En segundo lugar, los medios fueron relevantes en la medida en que lograron interesar en los avatares del mundo de las finanzas a un público cada vez más amplio y menos especializado. Para ello, fue el propio perfil del periodismo económico el que se transformó, dando lugar a formas de narrar que se alejaron del lenguaje codificado para mostrar algo de la trastienda de esos números que, periódicamente, hacían sonar alarmas gubernamentales generando enormes pérdidas y también ganancias.

Mientras los estrangulamientos recurrentes de la balanza de pagos tensionaban el mercado cambiario y la inflación pulverizaba de a poco o de golpe los ingresos de los argentinos, cronistas y noticieros, publicistas, ilustradores y especialistas devenidos divulgadores contribuyeron a que el billete verde fuera tan familiar como cualquiera de los que se guardaban en nuestras billeteras.

Cuando en 1991 los ideólogos de la convertibilidad ataron las manos de la autoridad monetaria, fijaron el tipo de cambio y legalizaron la utilización del dólar para cualquier transacción dentro de la economía local se apoyaban, efectivamente, en una historia previa.
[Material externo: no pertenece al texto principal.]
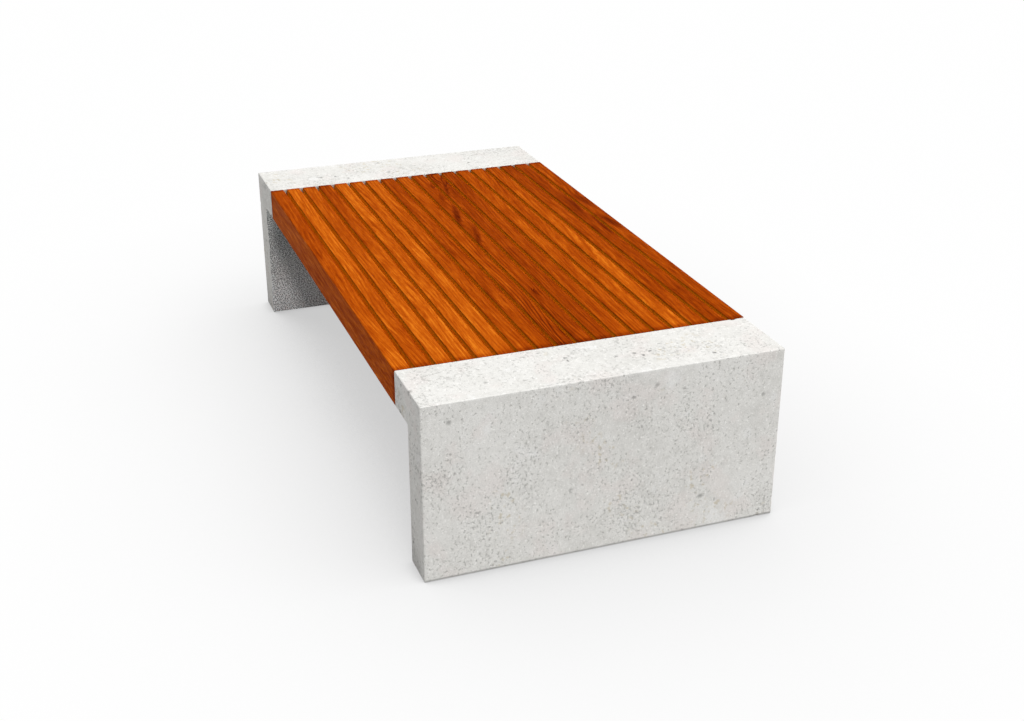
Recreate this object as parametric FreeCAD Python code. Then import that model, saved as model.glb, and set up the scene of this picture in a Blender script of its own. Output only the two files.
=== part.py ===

Pero al mismo tiempo, le agregaban un capítulo nuevo. Ahorrar, invertir y también endeudarse en dólares en la economía argentina no era solo una estrategia posible sino también una alternativa institucionalizada, que venía a poner orden y a ofrecer garantías frente al caos que había implicado la hiperinflación de 1989 y 1990.
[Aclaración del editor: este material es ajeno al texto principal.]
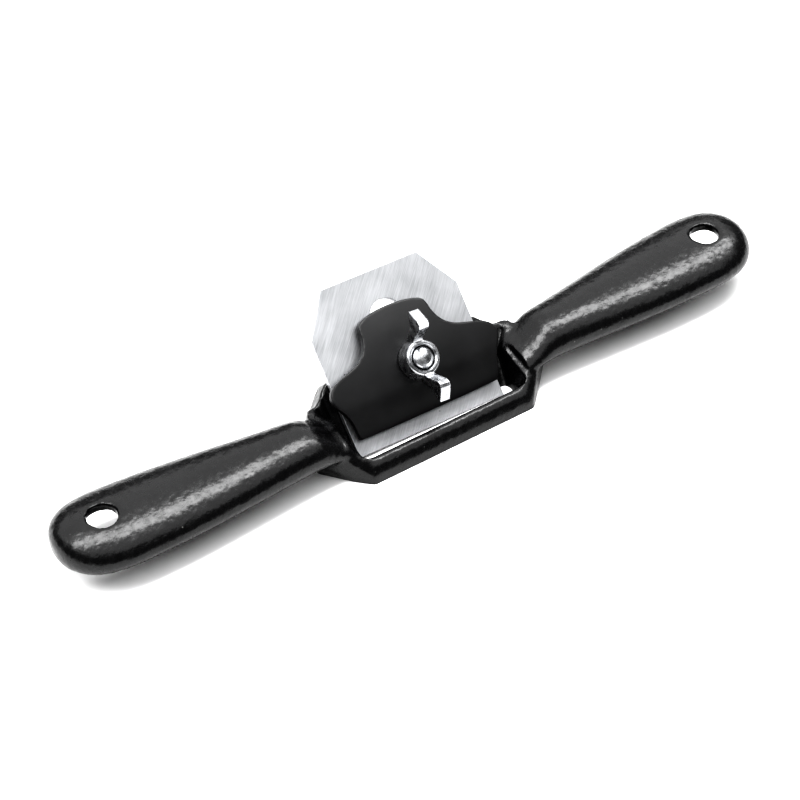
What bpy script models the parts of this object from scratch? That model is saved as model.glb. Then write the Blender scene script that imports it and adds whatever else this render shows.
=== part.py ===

La salida de la convertibilidad en enero de 2002 (y el corralito que la había anunciado un mes antes) marcó entonces, entre otras cosas, el fin de una promesa: la del dólar como un pasaporte de libre acceso para ponerse a salvo de los vaivenes de la economía argentina. Desde entonces, cada cambio en la reglamentación del mercado de cambios revive —en la calle y en los medios— los mismos ecos: las medidas no se comentan con la jerga de las finanzas sino en el lenguaje de los derechos. Veinte años después, eso es lo que el corralito nos dejó.